List notation uses angle brackets ⟨⟩. The contents are structurally identical to those of a block, that is, a list of expressions separated by , or ⋄ or newlines. Unlike a block, a list doesn't need to have any expressions: ⟨⟩ or ⟨⋄⟩ or ⟨,,⋄,⟩ will create an empty list. Other differences are that a list doesn't introduce a new scope and all of the expressions have to result in a value, not Nothing (·).

Entries in a list are evaluated in source order, and the value will be the list of those results. The list has a subject role, even if it contains expressions with other roles. Any value can be an element.

↗️

    ⟨@, ⍉˘, ≍"abc"⟩
┌─              
· @ ⍉˘ ┌─       
       ╵"abc"   
             ┘  
               ┘

BQN's separator rules give list notation a very flexible structure. You can put all the elements on one line or spread them across lines, with the option of adding blank lines between elements. A separator at the end of a line is never needed, but leading and trailing separators are allowed.

↗️

    ⟨
      "e0", "e1"
      ⟨
        'e'
        '2'
      ⟩
      "e3", "e4", "e5"

      "e6"
    ⟩
⟨ "e0" "e1" "e2" "e3" "e4" "e5" "e6" ⟩

High-rank arrays

Higher-rank arrays can be written with [], an array notation that indicates each element is to be used as a cell of its result. It's identical to forming a list and applying Merge ([…] is the same as >⟨…⟩).

↗️

    [2‿3, 4‿1, 0‿5]
┌─     
╵ 2 3  
  4 1  
  0 5  
      ┘

This syntax doesn't work for creating rank 0 arrays—use Enclose < for these—or empty arrays. The notation [] would be ambiguous, so it's not allowed (although it can be used for destructuring, which works with an existing array). To create an empty array with a specific shape, Reshape (⥊) is probably the best approach.

Strands

Strand notation is another way to write lists of length two or more. The elements are connected with the ligature character ‿. It has a precedence higher than anything else other than the namespace dot . and of course paired brackets (), {}, ⟨⟩, and []. This means complicated elements generally need to be placed in parentheses. Expressions joined by ligatures behave exactly the same as those in list notation: they are evaluated in order and placed in a list.

↗️

    +‿´‿∘‿×
⟨ + ´ ∘ × ⟩

    +‿´‿∘‿×  ≡  ⟨+,´,∘,×⟩
1

Strand notation is mainly useful for simple elements that don't require parentheses. A strand with one set of parentheses is no shorter than using list notation (but could look nicer), and one with more parentheses will be longer.

Why not whitespace?

In APL two or more arrays that are next to each other in the code are combined into a list, a convention known as stranding. So 2 3 5 + 1 adds a list to a number. This looks substantially cleaner than a BQN list, so it's reasonable to ask: why give it up? I admit I've been jealous of that clean look at times. But I'm also finding I view it with a certain unease: what's hiding in that space?

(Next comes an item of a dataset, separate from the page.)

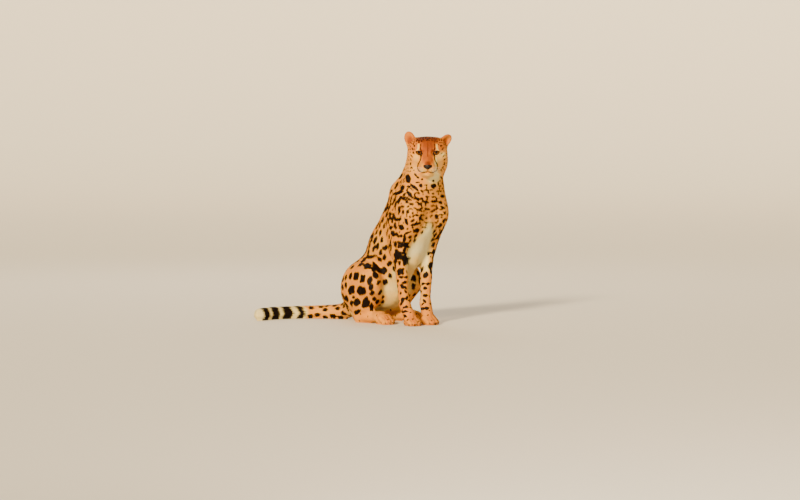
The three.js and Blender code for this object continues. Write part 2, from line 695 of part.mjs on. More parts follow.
for (const [side, s] of Object.entries(SIDES)) {
  parts.set(`eye_${side}`, eyeball(s));
  parts.set('head', parts.get('head').subtract(eyeball(s, GAP)));
  for (const [foot, { x, y }] of Object.entries(PAWS)) {
    TOES.forEach((toe, n) => {
      const root = posed([x + toe.reach + CLAW.forward, s * (y + toe.aside), CLAW.up]);
      fitClaw(`claw_${foot}_${side}_${n + 1}`, `${foot}_${side}`, root, turnAt(x), CLAW.pitch);
    });
  }
  const dew = posed([DEWCLAW.place[0], s * DEWCLAW.place[1], DEWCLAW.place[2]]);
  fitClaw(`dewclaw_${side}`, `forefoot_${side}`, dew, -s * DEWCLAW.yaw, DEWCLAW.pitch);
}

// ---------------------------------------------------------------- finishes and the finished group

const finish = (color, roughness) => new THREE.MeshStandardMaterial({ color, roughness, metalness: 0 });
const coat = () => finish(0xd9a05f, 0.85);
const FINISHES = [
  [/^eye/, () => finish(0x9a6a22, 0.08)],
  [/claw/, () => finish(0x4a4038, 0.4)],
  [/^ear/, () => finish(0xcd8a48, 0.85)],
  [/^tail_5/, () => finish(0xe8d2a4, 0.85)],
];

// The cuts leave some corners a hair apart. They are rounded to one place, and solidFrom drops the faces
// that close up.
function tidied(solid) {
  const { vertProperties, triVerts } = solid.getMesh();
  const geometry = new THREE.BufferGeometry();
  const places = Float32Array.from(vertProperties, (value) => Math.round(value / ROUNDING) * ROUNDING);
  geometry.setAttribute('position', new THREE.BufferAttribute(places, 3));
  geometry.setIndex([...triVerts]);
  return solidOf(geometry);
}

function meshOf(name, solid) {
  const { vertProperties, triVerts } = tidied(solid).getMesh();
  const geometry = new THREE.BufferGeometry();
  geometry.setAttribute('position', new THREE.BufferAttribute(new Float32Array(vertProperties), 3));
  geometry.setIndex([...triVerts]);
  const flat = geometry.toNonIndexed();
  flat.computeVertexNormals();
  const [, material] = FINISHES.find(([pattern]) => pattern.test(name)) || [null, coat];
  const mesh = new THREE.Mesh(flat, material());
  mesh.name = name;
  return mesh;
}

const group = new THREE.Group();
for (const [name, solid] of parts) group.add(meshOf(name, solid));
group.position.z = -FLAT_DEPTH; // the flats under the feet, the rump and the tail lie on the floor

export default group;
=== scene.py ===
# %% [markdown]
# # A cheetah sitting upright, life size
#
# The solids of the body are already here as a fixed frame: a head, a neck, a trunk, legs, a tail, eyes and
# claws, each in its place. They have the right outline, but they are faceted and parted by thin cuts, and
# they have no coat. This lesson gives them one skin without seams, a carved face and paws, the cheetah's
# spots, and short fur that lies the way it lies on the animal.

# %% Load the frame
import math

import bmesh
import bpy
import numpy as np
from mathutils import Matrix, Vector
from mathutils.bvhtree import BVHTree
from mathutils.kdtree import KDTree


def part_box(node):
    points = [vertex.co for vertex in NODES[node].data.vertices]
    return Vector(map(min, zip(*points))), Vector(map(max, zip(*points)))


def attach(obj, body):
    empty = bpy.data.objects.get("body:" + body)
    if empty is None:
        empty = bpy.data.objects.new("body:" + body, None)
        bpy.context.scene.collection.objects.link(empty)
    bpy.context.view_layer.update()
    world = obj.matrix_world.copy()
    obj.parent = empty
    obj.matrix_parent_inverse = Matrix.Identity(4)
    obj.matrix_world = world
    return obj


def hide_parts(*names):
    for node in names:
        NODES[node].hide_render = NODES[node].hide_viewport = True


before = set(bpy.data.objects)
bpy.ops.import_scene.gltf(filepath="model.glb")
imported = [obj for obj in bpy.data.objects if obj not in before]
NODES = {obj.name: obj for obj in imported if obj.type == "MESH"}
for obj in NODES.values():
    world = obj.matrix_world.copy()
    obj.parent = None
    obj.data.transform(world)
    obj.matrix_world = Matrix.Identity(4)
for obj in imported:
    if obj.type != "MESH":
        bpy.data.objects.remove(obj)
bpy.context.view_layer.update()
MM = 0.001
RANDOM = np.random.default_rng(7)

# %% [markdown]
# ## The camera
#
# The animal sits side-on and looks back over its right shoulder, straight at the camera. The camera is far
# away and looks down only a little, as a long lens sees a wild animal, so the body keeps its proportions.
# The face points along the camera's azimuth, so the same angle serves for the gaze of the eyes.

# %% Place the camera
CAMERA_AZIMUTH = math.radians(-44)
CAMERA_ELEVATION = math.radians(2.5)
CAMERA_DISTANCE = 10.0
FRAME_WIDTH = 3.44  # metres across the view at the animal
SENSOR_WIDTH = 36  # millimetres
AIM_ACROSS, AIM_AHEAD, AIM_UP = 0.172, 0.16, 0.314  # where the camera looks, from the floor under the rump


def direction(azimuth, elevation=0.0):
    flat = math.cos(elevation)
    return Vector((flat * math.cos(azimuth), flat * math.sin(azimuth), math.sin(elevation)))


to_camera = direction(CAMERA_AZIMUTH, CAMERA_ELEVATION)
view_right = direction(CAMERA_AZIMUTH + math.pi / 2)
view_up = to_camera.cross(view_right)
aim = view_right * AIM_ACROSS + direction(CAMERA_AZIMUTH) * AIM_AHEAD + Vector((0, 0, AIM_UP))
camera = bpy.data.objects.new("camera", bpy.data.cameras.new("camera"))
camera.location = aim + to_camera * CAMERA_DISTANCE
camera.rotation_euler = to_camera.to_track_quat("Z", "Y").to_euler()
camera.data.sensor_width = SENSOR_WIDTH
camera.data.lens = SENSOR_WIDTH * CAMERA_DISTANCE / FRAME_WIDTH
camera.data.clip_end = 20 * CAMERA_DISTANCE
bpy.context.scene.collection.objects.link(camera)
bpy.context.scene.camera = camera
print("camera lens:", round(camera.data.lens, 1), "mm")

# %% [markdown]
# ## Floor and light
#
# A museum shows such a model on a plain sweep: a floor that curves up into the backdrop, so that no horizon
# shows. Spinning one bent profile all the way round gives a sweep for every side at once.

# %% The floor
def plain_finish(name, colour, roughness):
    """A one-colour finish, for what isn't part of the animal."""
    material = bpy.data.materials.new(name)
    material.use_nodes = True
    shader = material.node_tree.nodes["Principled BSDF"]
    shader.inputs["Base Color"].default_value = (*colour, 1)
    shader.inputs["Roughness"].default_value = roughness
    return material


def add_object(name, mesh):
    piece = bpy.data.objects.new(name, mesh)
    bpy.context.scene.collection.objects.link(piece)
    return piece


def mesh_from(bm, name):
    """Turns a finished bmesh into a mesh."""
    mesh = bpy.data.meshes.new(name)
    bm.to_mesh(mesh)
    bm.free()
    return mesh


FLOOR_RADIUS, SWEEP_RADIUS, WALL_TOP = 20.0, 14.0, 30.0  # metres
STEPS_UP, STEPS_ROUND = 9, 72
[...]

This feeling comes because the language is doing something I didn't ask it to, and it's well justified. Consider the BQN expression a +˝∘×⎉1‿∞ b for a matrix product. If we remove the ligature then we have …⎉1 ∞ b. There's no good rule to say which of the three subjects 1, ∞, and b to strand together. For modifiers like Rank and Depth we'd like stranding to bind more tightly than modifier application, but in order to actually use arguments for these modifiers the modifier application should take precedence. Similar but simpler cases show up more often when binding an argument to a function. The difference between the following two statements is obvious in BQN, but with space-for-stranding one of them would require a complicating parenthesis.

↗️

    3 1⊸+⊸× 5
20

    3‿1⊸+⊸× 5
⟨ 40 30 ⟩

Explicit stranding is also more general, because it applies equally to elements of any role. 2‿+‿3 is a perfectly fine list in BQN—maybe it's part of an AST—while 2 + 3 is clearly not a list. Meanwhile J and K restrict their stranding even further, to numbers only. It does mean that issues with stranding show up in fewer cases, but it also means that changing one element of a list from a constant to a variable requires rewriting the whole list.

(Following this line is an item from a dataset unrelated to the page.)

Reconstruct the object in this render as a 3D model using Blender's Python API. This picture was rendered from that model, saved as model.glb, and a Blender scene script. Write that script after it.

Why couldn't the more explicit list notation ⟨a,b,c⟩ drop the separators? This is also largely for reasons of generality—even more important here since ⟨⟩ is the more general-purpose list notation. Writing ⟨÷,-,4⟩ without the , won't go well. For something like ⟨2×c,b-1⟩, maybe the interpreter could sort it out but it would be pretty confusing. Pretty soon you're going through the list character by character trying to figure out which space is actually a separator. And cursing, probably.

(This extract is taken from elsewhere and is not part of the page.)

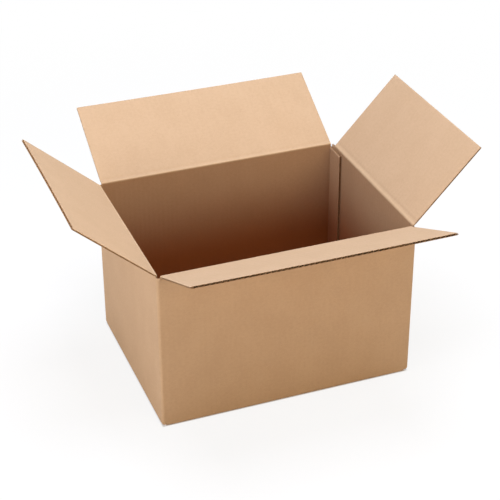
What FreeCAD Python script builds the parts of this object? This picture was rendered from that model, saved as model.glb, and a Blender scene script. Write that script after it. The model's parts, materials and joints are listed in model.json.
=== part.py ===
import FreeCAD, Part
import math
import os

# Open cardboard box of the slotted kind: one creased, slotted and glued sheet of
# single-wall corrugated board, standing on its closed bottom with four open top flaps.
# Millimetres. Origin at the middle of the base, +X along the length, +Y to the back.
# Each wall is drawn as if it were the front wall and then turned about Z to its place.

# The board and the space inside the box
board = 4.0
length_inside = 400.0
width_inside = 300.0
depth_inside = 248.0

# The top creases: a crushed web of board is the fold line of each flap. The short-side
# flaps fold near their outside face and the long-side flaps near their inside face,
# so the long-side flaps can close on top of the others from almost the same height.
web_thickness = 1.2
fold_clearance = 0.3
lid_clearance = 0.3
fold_in_limit = 90.0
fold_back_limit = 135.0

# How far each flap stands open, in degrees outward from upright
front_open = 65.7
back_open = 59.8
left_open = 48.9
right_open = 43.1

# Slots between the flaps, cut a little past the creases; beside the glued corner the
# right wall's two flaps are trimmed back further than the rest
slot_width = 9.0
glued_corner_trim = 6.0
slot_past_crease = 1.0
closed_seam = 1.0

# Folds between walls, and between walls and bottom flaps
corner_radius_outer = 4.0
corner_radius_inner = 1.0
bottom_radius = 3.0
short_fold_height = 1.5
base_slot_height = 3.0
base_seam_offset = 1.5

# The glue tab folds off the back wall and lies on the inside of the right wall
tab_width = 38.0
tab_top_drop = 4.0
tab_end_taper = 1.0
joint_setback = 1.5

# Worked out from the sizes above
outer_length = length_inside + 2 * board
outer_width = width_inside + 2 * board
half_length = outer_length / 2
half_width = outer_width / 2
web_radius = web_thickness / 2
floor_top = 2 * board
short_axis_depth = web_radius
long_axis_depth = board - web_radius
short_crease = floor_top + depth_inside + board - short_axis_depth
long_crease = short_crease + short_axis_depth + lid_clearance + (board - long_axis_depth)
long_flap = half_width - long_axis_depth - closed_seam / 2
short_flap = long_flap + long_crease - short_crease
slot_floor = short_crease - slot_past_crease
fold_gap = web_radius + fold_clearance
over = board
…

Fortunately, I find that after a reasonable period of adjustment typing ligatures instead of spaces doesn't feel strange, and reading code is improved overall by the more explicit notation. A minor note is that lists of literal numbers, where APL-style stranding is best, tend to show up more in the snippets that beginners write to test out the language than in programs even in the tens of lines. So this issue sticks out in first experiences with BQN, but will come up less later on.